Towards understanding the effects of irradiation on quenching heat transfer

Quench and rewet characteristics at low pressure depends on the heated sample surface characteristics. The rate of decrease in the maximum temperature during the quench of heated specimen depends on its surface, material, and the quenching environment. The effect of irradiation on the quench heat transfer, particularly gamma irradiation has been investigated previously for metallic rodlet specimens. Some of the previous studies demonstrated an improvement in wettability and Leidenfrost temperature in oxide surfaces as a result of exposure to gamma irradiation.
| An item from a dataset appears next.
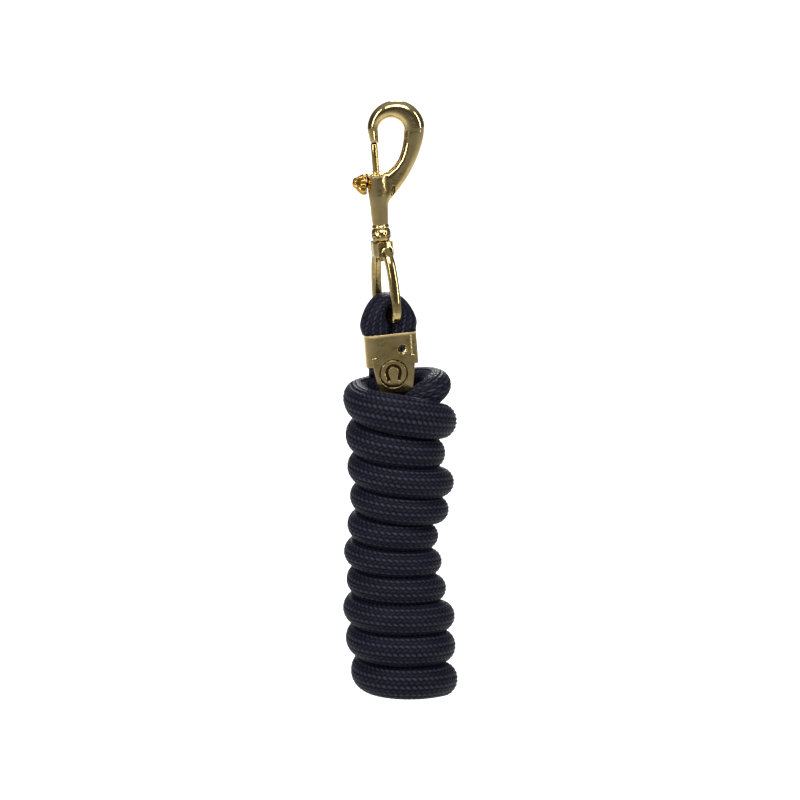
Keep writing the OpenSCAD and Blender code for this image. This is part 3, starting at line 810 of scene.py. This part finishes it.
# Painted shade in the creases, and the engraved ring and horseshoe painted dark through the same channel
bowed = bow(p[:, 2])
sunk = np.clip((p[:, 1] + CLAMP_D / 2 - bowed - 0.08) / 0.2, 0, 1) * (p[:, 1] < -CLAMP_D / 2 + 1.0 + bowed)
in_mark = np.hypot(p[:, 0] - MARK[0], p[:, 2] - MARK[1]) < RING_R + 0.7
paint_crease_shade(clamp, np.maximum(crease_depth(p, clamp_shape, 0.6), 0.7 * sunk * in_mark))
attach(clamp, "rope")
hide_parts("rope_clamp")


# ---------------------------------------------------------------------------------------------
# Studio. A pale card for the floor, bent up into a wall behind the hanging rope and washed with
# light; a big soft box at the left, a smaller one at the right and a strip above.
def card(name, shade):
    f = Finish(name)
    return f.done({"Base Color": (*shade, 1), "Roughness": 0.85})


FLOOR, BEND_R, BEND_Y = -0.75, 1.5, 4.5
bend = [(-5.0, FLOOR), (3.0, FLOOR)]
bend += arc((BEND_Y, FLOOR + BEND_R), BEND_R, range(-90, 1, 6))
bend += [(BEND_Y + BEND_R, 6.0)]
strips = [(2 * i, 2 * i + 1, 2 * i + 3, 2 * i + 2) for i in range(len(bend) - 1)]
sweep = built(
    "studio_card", [(x, y, z) for y, z in bend for x in (-7, 7)], strips,
    card("pale_card", (0.88, 0.88, 0.88)),
)
world = bpy.data.worlds.new("studio_room")
world.use_nodes = True
sky = world.node_tree
way_up = sky.nodes.new("ShaderNodeSeparateXYZ")
ceiling = sky.nodes.new("ShaderNodeMapRange")
# the room is dim up to 0.4 of the way up and brightest at the ceiling
for number, value in enumerate((0.4, 0.9, 0.08, 0.38), 1):
    ceiling.inputs[number].default_value = value
sky.links.new(sky.nodes.new("ShaderNodeTexCoord").outputs["Generated"], way_up.inputs[0])
sky.links.new(way_up.outputs["Z"], ceiling.inputs[0])
sky.links.new(ceiling.outputs[0], sky.nodes["Background"].inputs["Strength"])
sky.nodes["Background"].inputs["Color"].default_value = (0.96, 0.98, 1, 1)
bpy.context.scene.world = world
bpy.context.scene.view_settings.view_transform = "Standard"
for name, place, aim, wide, high, power in (
    ("left_box", (-0.95, -0.9, 0.35), AIM, 0.22, 0.9, 8),
    ("right_box", (1.0, -0.6, 0.2), AIM, 0.1, 0.9, 4),
    ("top_strip", (0.05, -0.6, 0.6), AIM, 0.7, 0.3, 6),
    ("floor_wash", (0, 3.0, 1.2), (0, 3.01, -1), 0.5, 3.4, 110),
):
    lamp = bpy.data.lights.new(name, "AREA")
    lamp.shape = "RECTANGLE"
    lamp.size, lamp.size_y, lamp.energy = wide, high, power
    box = bpy.data.objects.new(name, lamp)
    box.location = place
    box.rotation_euler = (Vector(aim) - Vector(place)).to_track_quat("-Z", "Y").to_euler()
    box.visible_camera = False
    bpy.context.scene.collection.objects.link(box)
However, the mechanism behind such improvements has not been studied in detail. The present work reports the experiments carried out to understand the wettability and quench performance of Zircaloy-4, the nominal fuel cladding material for nuclear energy, and chrome-coated Zircaloy rodlets, proposed coating material to increase Zircaloy's accident tolerance in response to Fukushima disaster, under gamma irradiation. The goals of the experiments were to delineate the effect of radiation on the transient pool boiling behavior during the quenching of the surfaces and assist the development of a mechanistic model. The results of water quenching and contact angle studies showed a higher Leidenfrost temperature and wettability in both samples exposed to gamma irradiation. Further, to understand the effects of gamma irradiation, independent studies with ultraviolet ozone treatment were performed and microscopic images of the gamma irradiated samples were analyzed. It was found that formation of oxide micropores in the samples exposed to gamma irradiation was the primary mechanism for enhanced wettability as well as higher Leidenfrost temperature.